Honeypot Location Diversity and Data Quality

GreyNoise shows how they go about provisioning honeypot sensors to achieve a view of global internet traffic.
honeypots
data-science
Author

Daniel Grant

Published

October 6, 2023

Honeypot Collection

Imagine you had one honeypot. You’re sitting on your IP address and collecting traffic as it comes. Perhaps Shodan.io hits you in their global scans. Perhaps someone Nmaps you. You might get lucky and get traffic targeted to your country or ASN. The problem is that you’re trying to look at a galaxy from a pinhole telescope. There is a ton of background traffic bouncing around the internet everyday eating up our mental bandwidth and actual bandwidth. To try to filter out that traffic, you have to have a global view of the internet.

Additionally, if you’re running your honeypot in the same location/network as your real traffic, you will get a biased view and not be able to discern what is noise and what is a bit more targeted. It will represent a weird combination of targeted-but-unsophisticated attackers, regular business users, stale resource pointers (like old DNS, dead links), macro-targeted attackers, bug bounty hunters, and pentesters.

To get an unbiased (as much as possible) view of the internet and what is bouncing around, a good technique is to stand up your honeypots in Cloud Service Providers, as it is much harder to discover and target specific IP ranges related to one user in that provider.

Provider Scaling

Now you have a honeypot not broadcasting anything and just sitting there collecting traffic on an IP address in a provider. The next step might be to set up more honeypots to get more traffic. This is a great idea!

In practice, we’ve found that honeypots that are located in IP space near each other still provide value but have diminishing returns. For example, we host honeypots in AWS, Azure, and Digital Ocean (along with dozens of other providers). We can calculate how many IPs we see hitting each of our honeypots, and with a little math, figure out how many extra IPs we see for each additional honeypot we stand up.

Figure 1: Marginal new IPs per additional sensor in AWS

Figure 2: Marginal new IPs per additional sensor in Digital Ocean

As you can see, the new IPs drop off dramatically and reach somewhat of a steady state marginal utility.

Provider Diversity

You have more traffic and more data now, congrats! However, you’re still restricted to the IP space assigned by a single provider. Sophisticated attackers could identify that and ignore the provider in their scans. All bad guys have to do is realize one time that these handful of CIDR blocks are being used for internet background noise collection and they can freely blacklist those IPs in their Internet-wide scans and attacks (and completely blind the your network) or specifically target those CIDR blocks (completely fooling the your network into thinking that the Internet is exploding with activity and nobody else sees, eroding customer trust in your network. Additionally, some traffic that might be more targeted or not scanning every IP on the internet might be completely missed by your honeypots since you aren’t where the traffic is going.
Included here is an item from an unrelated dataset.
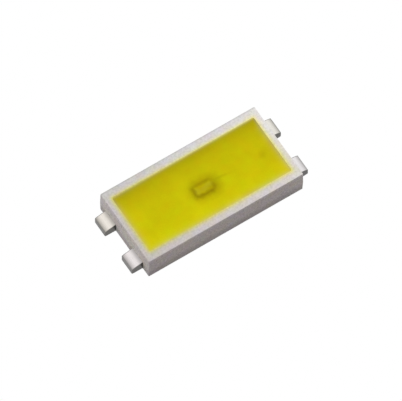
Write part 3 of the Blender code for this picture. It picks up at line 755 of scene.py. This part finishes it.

We’ve been hosting honeypots in many providers and many many regions around the world, and with that history of data, we can actually calculate how much traffic we see from individual providers and, more importantly, how much traffic we would miss if we were only in a single provider.

Provider % Total Unique
IPv4s Seen
GCP 20.2%
Digital Ocean 18.1%
AWS 15.8%
Azure 9.6%

This shows that if we limited ourselves to a single provider we would be missing 80-90% of all traffic compared to our distributed network.

Your data - our data = specific insights

We’ve now established a solid way to create a largely unbiased and distributed view of internet background traffic. It’s a lot, but luckily you don’t have to build this yourself, since we already did it for you! A lot of the value GreyNoise provides is letting you see if something hitting your network is “just me” or if it’s commonplace so you can better figure out the threat posed.

That check has largely been a manual or API driven workflow that you have to integrate into. But, we’re in the early stages of letting you host your own GreyNoise sensors on your own network, more to come! Combining our globally collected data and your pinhole view of the internet, we can better figure out what you’re seeing that no one else is, what is targeting your geolocation/industry vertical/technologies/etc, and help you eliminate the noise and focus in on the things that matter to your security.